• Stated goal
Print the entire listing. Each line must match the original exactly.

>> START Collected material

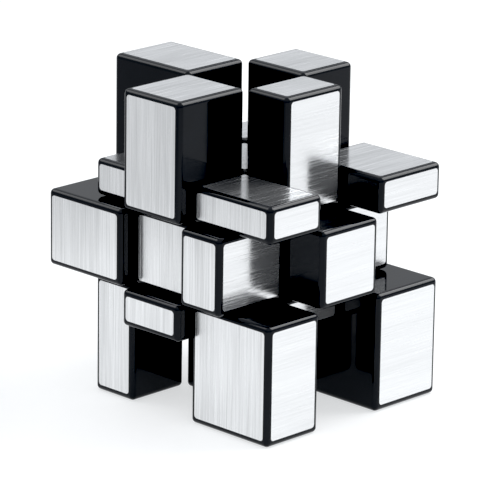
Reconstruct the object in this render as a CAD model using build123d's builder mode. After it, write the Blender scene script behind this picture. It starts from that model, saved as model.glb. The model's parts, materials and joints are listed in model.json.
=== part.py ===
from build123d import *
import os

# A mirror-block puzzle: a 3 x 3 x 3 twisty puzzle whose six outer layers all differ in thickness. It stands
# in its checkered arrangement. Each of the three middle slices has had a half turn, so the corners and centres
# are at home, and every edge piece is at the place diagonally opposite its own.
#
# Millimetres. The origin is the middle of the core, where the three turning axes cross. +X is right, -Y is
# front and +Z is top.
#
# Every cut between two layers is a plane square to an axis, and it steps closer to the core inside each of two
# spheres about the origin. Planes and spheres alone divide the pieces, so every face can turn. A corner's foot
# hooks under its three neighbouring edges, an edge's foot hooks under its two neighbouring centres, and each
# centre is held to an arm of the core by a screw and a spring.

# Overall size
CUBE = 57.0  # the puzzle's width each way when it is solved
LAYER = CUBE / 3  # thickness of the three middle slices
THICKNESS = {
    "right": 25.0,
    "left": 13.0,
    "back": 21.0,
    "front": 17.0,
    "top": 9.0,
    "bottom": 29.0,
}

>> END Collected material

• Solution to this exercise
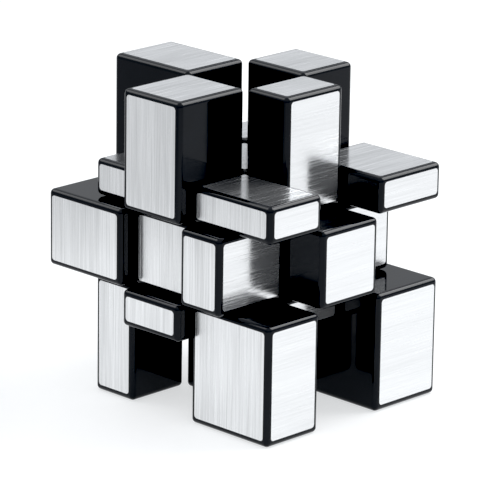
Reconstruct the object in this render as a CAD model using build123d's builder mode. After it, write the Blender scene script behind this picture. It starts from that model, saved as model.glb. The model's parts, materials and joints are listed in model.json.
=== part.py ===
from build123d import *
import os

# A mirror-block puzzle: a 3 x 3 x 3 twisty puzzle whose six outer layers all differ in thickness. It stands
# in its checkered arrangement. Each of the three middle slices has had a half turn, so the corners and centres
# are at home, and every edge piece is at the place diagonally opposite its own.
#
# Millimetres. The origin is the middle of the core, where the three turning axes cross. +X is right, -Y is
# front and +Z is top.
#
# Every cut between two layers is a plane square to an axis, and it steps closer to the core inside each of two
# spheres about the origin. Planes and spheres alone divide the pieces, so every face can turn. A corner's foot
# hooks under its three neighbouring edges, an edge's foot hooks under its two neighbouring centres, and each
# centre is held to an arm of the core by a screw and a spring.

# Overall size
CUBE = 57.0  # the puzzle's width each way when it is solved
LAYER = CUBE / 3  # thickness of the three middle slices
THICKNESS = {
    "right": 25.0,
    "left": 13.0,
    "back": 21.0,
    "front": 17.0,
    "top": 9.0,
    "bottom": 29.0,
}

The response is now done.